Opinión
Estarse muy quieto
Estarse quieto, detener todo movimiento o gesto del cuerpo, puede volverse una experiencia estremecedora. Yo nunca había estado más que unos pocos segundos sin mover al menos un par de músculos. No incluyo, por supuesto, el acto de dormir. Después de medio minuto completamente inmóvil, la eternidad empieza a volverse insoportable, y acabas por hacer algo, por leve que sea: te tocas la cara, giras un brazo, desplazas la cadera, giras una pierna, vuelves el cuello, inclinas la espalda, rotas un pie, toses, hablas, miras de reojo. Absolutamente quieto y en silencio es complicado estar. Sin embargo, este domingo, 5 de enero, tuve que pasarme veintitrés minutos en la misma posición. Ni la menor concesión hubo al movimiento más leve.

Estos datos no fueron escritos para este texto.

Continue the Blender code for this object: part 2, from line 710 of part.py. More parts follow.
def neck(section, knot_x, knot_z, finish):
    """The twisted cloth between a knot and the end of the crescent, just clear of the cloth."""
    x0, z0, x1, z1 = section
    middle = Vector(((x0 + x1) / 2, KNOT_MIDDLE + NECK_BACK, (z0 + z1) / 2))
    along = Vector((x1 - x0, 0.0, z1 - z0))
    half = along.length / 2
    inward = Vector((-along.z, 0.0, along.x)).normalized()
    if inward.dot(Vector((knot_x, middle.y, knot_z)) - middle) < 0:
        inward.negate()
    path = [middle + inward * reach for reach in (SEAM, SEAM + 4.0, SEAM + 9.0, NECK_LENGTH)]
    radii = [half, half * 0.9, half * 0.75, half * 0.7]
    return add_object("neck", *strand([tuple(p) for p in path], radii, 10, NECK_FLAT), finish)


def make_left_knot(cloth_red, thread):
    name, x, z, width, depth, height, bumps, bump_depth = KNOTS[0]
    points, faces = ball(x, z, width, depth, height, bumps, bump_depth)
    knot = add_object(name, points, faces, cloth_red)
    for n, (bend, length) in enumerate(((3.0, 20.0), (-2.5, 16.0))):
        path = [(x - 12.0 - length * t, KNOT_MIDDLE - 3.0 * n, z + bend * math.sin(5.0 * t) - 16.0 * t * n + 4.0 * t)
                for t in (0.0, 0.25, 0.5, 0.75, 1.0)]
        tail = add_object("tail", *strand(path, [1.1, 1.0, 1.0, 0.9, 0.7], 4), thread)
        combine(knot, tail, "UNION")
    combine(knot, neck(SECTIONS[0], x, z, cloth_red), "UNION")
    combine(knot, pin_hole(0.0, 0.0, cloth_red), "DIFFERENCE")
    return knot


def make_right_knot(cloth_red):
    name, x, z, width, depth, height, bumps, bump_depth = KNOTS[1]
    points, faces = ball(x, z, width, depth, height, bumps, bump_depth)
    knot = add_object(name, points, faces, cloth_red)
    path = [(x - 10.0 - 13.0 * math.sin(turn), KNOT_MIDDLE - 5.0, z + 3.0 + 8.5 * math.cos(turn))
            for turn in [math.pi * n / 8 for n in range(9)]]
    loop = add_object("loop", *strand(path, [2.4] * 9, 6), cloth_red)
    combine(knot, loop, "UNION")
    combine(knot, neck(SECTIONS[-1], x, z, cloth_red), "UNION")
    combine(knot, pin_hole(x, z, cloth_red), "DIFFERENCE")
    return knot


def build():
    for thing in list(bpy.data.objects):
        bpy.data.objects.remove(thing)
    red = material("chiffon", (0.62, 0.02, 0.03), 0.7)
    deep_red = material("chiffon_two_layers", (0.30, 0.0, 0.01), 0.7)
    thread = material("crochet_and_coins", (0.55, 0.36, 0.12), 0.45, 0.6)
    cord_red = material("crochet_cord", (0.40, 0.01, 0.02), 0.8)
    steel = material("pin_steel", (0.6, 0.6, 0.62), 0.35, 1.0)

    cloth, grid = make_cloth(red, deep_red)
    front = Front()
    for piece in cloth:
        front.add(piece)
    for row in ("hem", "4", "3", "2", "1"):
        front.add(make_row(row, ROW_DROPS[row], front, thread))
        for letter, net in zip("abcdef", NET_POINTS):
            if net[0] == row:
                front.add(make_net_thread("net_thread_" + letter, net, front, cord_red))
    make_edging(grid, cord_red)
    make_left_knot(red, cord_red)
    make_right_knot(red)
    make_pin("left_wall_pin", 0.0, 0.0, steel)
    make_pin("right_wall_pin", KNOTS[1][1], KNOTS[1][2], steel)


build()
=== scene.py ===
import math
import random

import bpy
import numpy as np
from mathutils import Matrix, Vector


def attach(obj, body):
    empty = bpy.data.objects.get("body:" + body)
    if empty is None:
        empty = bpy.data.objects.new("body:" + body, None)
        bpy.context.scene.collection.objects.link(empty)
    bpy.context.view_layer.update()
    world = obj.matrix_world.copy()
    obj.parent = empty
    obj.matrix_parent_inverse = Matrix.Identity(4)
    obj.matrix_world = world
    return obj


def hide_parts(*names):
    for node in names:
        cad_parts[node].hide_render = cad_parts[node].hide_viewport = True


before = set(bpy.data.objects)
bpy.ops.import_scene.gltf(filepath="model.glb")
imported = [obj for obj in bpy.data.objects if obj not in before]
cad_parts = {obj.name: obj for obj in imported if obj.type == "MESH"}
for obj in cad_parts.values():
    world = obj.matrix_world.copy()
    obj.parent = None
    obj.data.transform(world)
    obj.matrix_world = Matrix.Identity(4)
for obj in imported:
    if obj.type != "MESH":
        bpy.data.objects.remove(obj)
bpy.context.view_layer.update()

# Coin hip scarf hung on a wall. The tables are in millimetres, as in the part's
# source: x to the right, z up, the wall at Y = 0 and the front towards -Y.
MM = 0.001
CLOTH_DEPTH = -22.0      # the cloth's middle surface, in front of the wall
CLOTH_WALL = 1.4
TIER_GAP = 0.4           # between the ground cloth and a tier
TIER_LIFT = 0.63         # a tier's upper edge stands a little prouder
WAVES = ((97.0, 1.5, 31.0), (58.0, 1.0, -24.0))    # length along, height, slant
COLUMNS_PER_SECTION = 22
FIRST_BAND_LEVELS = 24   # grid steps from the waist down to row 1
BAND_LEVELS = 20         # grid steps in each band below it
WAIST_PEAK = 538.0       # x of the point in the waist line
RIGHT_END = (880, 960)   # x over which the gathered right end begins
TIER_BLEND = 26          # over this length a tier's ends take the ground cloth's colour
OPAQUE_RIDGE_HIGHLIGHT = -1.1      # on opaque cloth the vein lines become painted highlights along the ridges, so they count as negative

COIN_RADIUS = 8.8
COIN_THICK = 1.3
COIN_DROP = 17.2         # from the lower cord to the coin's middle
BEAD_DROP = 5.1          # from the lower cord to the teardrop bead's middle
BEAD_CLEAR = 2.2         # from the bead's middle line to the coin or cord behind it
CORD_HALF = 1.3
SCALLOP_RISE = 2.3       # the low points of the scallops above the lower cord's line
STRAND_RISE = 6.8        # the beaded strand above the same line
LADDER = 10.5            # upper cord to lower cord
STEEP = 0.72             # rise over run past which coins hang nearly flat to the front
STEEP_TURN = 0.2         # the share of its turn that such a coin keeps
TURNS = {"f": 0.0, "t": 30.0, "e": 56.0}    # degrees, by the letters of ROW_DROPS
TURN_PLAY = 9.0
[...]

No hacer nada, ni apretar un tornillo, ni planchar una camisa, ni ganar Ronald Garros, resulta ya alucinante. Estarse quieto, mucho más. Porque son cosas distintas. Las personas que logran no hacer nada viven en una tonalidad distinta al resto. No creo que sea fácil alcanzar ese estado de ánimo con el que te pasas los días diciendo «esto no», «esto tampoco», «ni loco», «ni que me paguen», «en otro momento». Todos podemos atravesar períodos así a cambio de que sean breves, en los que no logras ni cambiar una bombilla, solo ir del sofá a la habitación, de la habitación de nuevo al sofá, del sofá a la cocina, quizás de casa al bar y otra vez a la cama. Solo unos pocos privilegiados logran no hacer nada la mayoría del tiempo, lo cual a veces requiere una gran cantidad de movimientos.

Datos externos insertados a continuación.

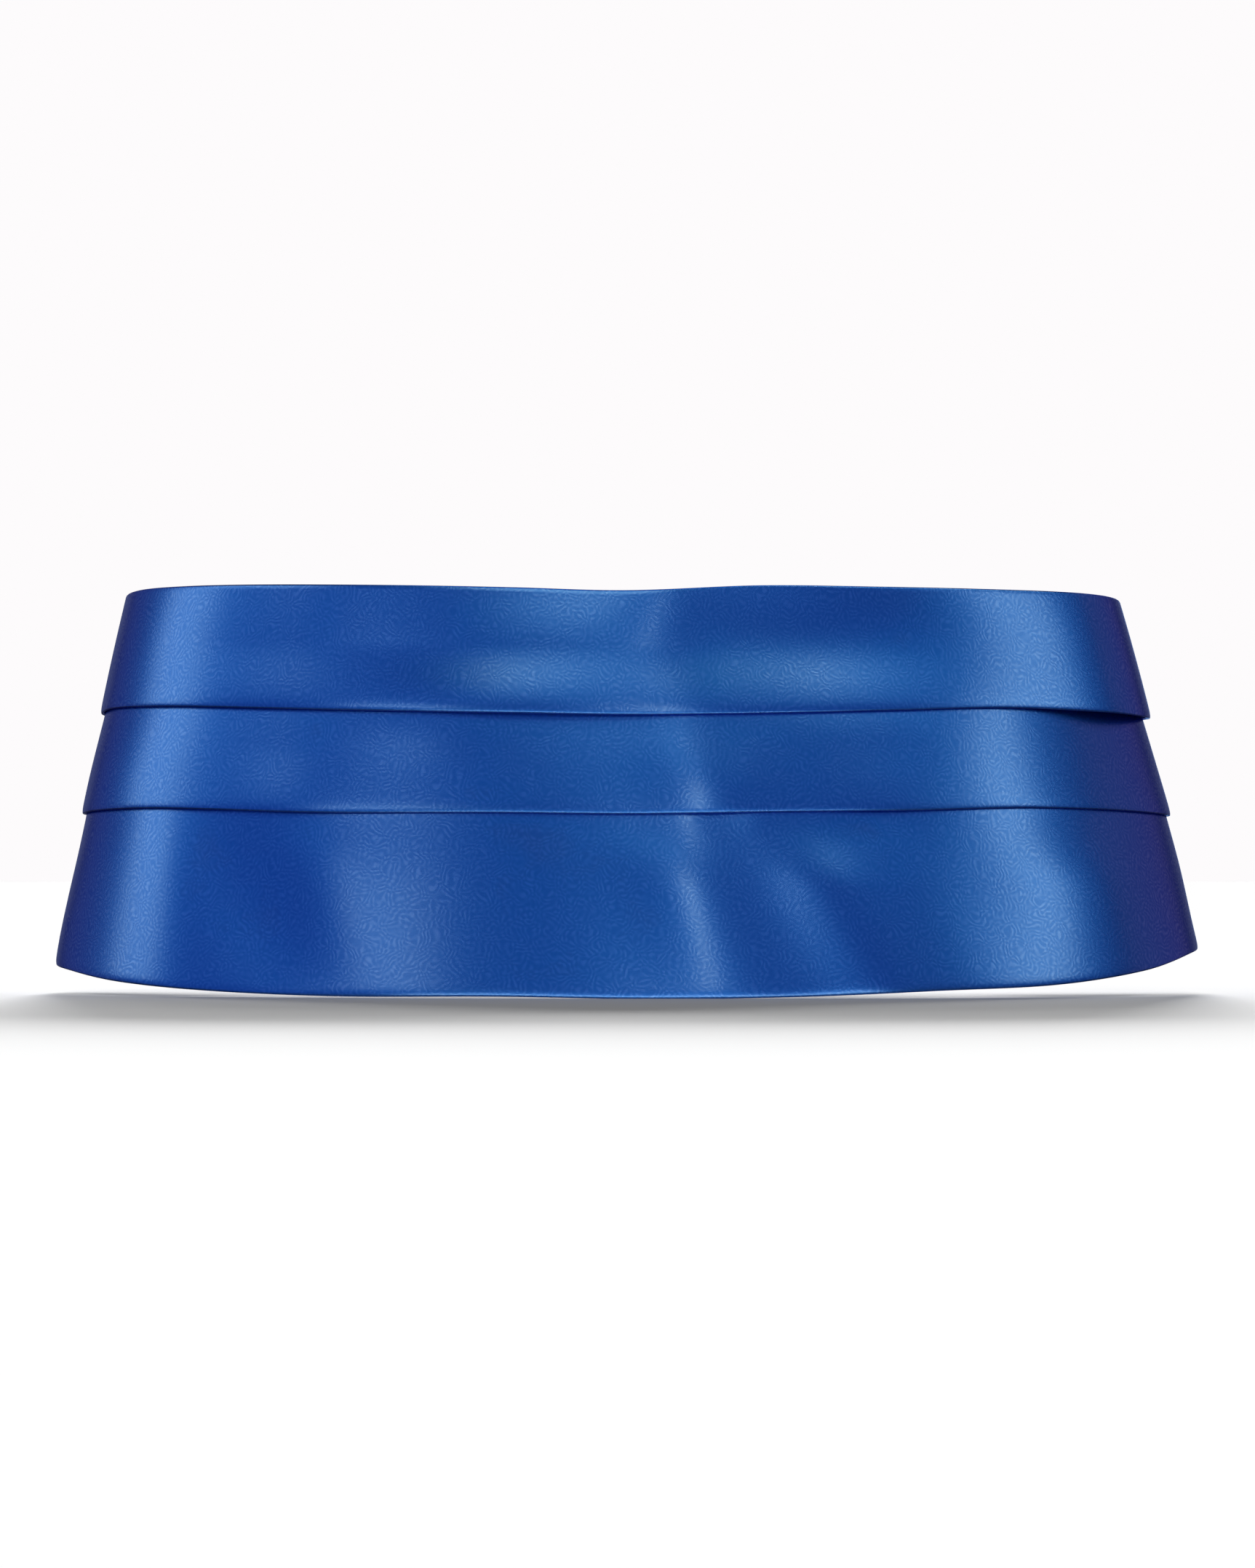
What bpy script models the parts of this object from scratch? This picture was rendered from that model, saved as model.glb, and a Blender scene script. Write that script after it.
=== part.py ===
"""Cummerbund, filled out as it is worn.

A satin panel goes round the front and the sides in three overlapping tiers, each tucked up behind
the one above it. Folded tabs close its tapered ends, and an elastic strap with a slide and a flat
hook joins them across the back.

Metres, +Z up. The front faces -Y, and left and right are as seen from the front. The origin is on
the waist's axis, level with the middle of the strap. A turn is an angle round that axis in
degrees: 0 at the centre front, 90 at the right side, 180 at the centre back.
"""

import math

import bpy
import numpy as np
from mathutils import Matrix, Vector

MM = 0.001

# The figure that fills it: an ellipse at every height, wider towards the hips.
HALF_WIDTH = 0.1712      # at the strap's level
FLARE = 0.218            # half width gained for each metre down
BARREL = 0.34            # half width lost with the square of the height
DEPTH_SHARE = 0.69       # depth over width
LEAN = 0.029             # sideways shift of the axis for each metre down
LEAN_LEVEL = -0.038      # height where the axis is on the centre line

# The cloth.
WALL = 1.0 * MM
GAP = 0.3 * MM           # between pieces that touch
STEP = WALL + GAP        # one tier lies this far inside the next one up
TUCK = 18 * MM           # how far a tier reaches up behind the one above
SETTLE = 9 * MM          # height in which a tier finds its own folds below the one above
END_TURN = 135.0         # where the panel's tapered ends lie
END_FADE = 16.0          # the folds die out over this turn before the ends
COLUMNS = 80             # faces round the panel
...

Quedarse quieto es otra cosa, y casi indescriptible, pues implica ausencia de muchísimas cosas, un flirteo con la nada. Antes de prolongar mi inacción durante veintitrés minutos, todo fue, curiosamente, frenético, porque de pronto me di cuenta de que llegaba tarde al hospital. El sinfín de pequeñas acciones que uno emprende antes de salir de casa se vieron reducidas a vestirse y sin más atravesar la puerta y bajar al garaje. Pasó, entonces, lo nunca visto: cogí nueve semáforos en verde consecutivos. Increíble. Sumado a que era domingo, aunque víspera de Reyes, y no había apenas coches, y a que conduje como un chiflado, llegué con antelación. Y entonces, me practicaron mi primera resonancia. Es perturbadora la experiencia. Antes de acabar en el interior de una máquina intimidante, por su tamaño y el ruido, la técnica que la manejaba me trasladó, muy seria, una sencilla indicación: «Es importantísimo que no te muevas. Si te angustias ahí dentro, y no resistes, te dejo este timbre».
Me asustó, aunque no tanto como al añadir que permanecería allí dentro unos veinte minutos. Como la máquina emite sonidos infernales, me pusieron unos auriculares en los que sonaba Cadena Dial. Eso tampoco ayudó. A partir de ahí, los cinco primeros depararon una lucha sin cuartel en mi cerebro, para frenar la tentación del mover el dedo gordo del pie, incómodo por culpa del calcetín. En el minuto diez, sin embargo, dejé de sentir mi cuerpo. Cuando acabó todo y me dijeron «Ya puedes moverte», se rompió la magia. Aunque para compensarlo, el resto del día no hice nada.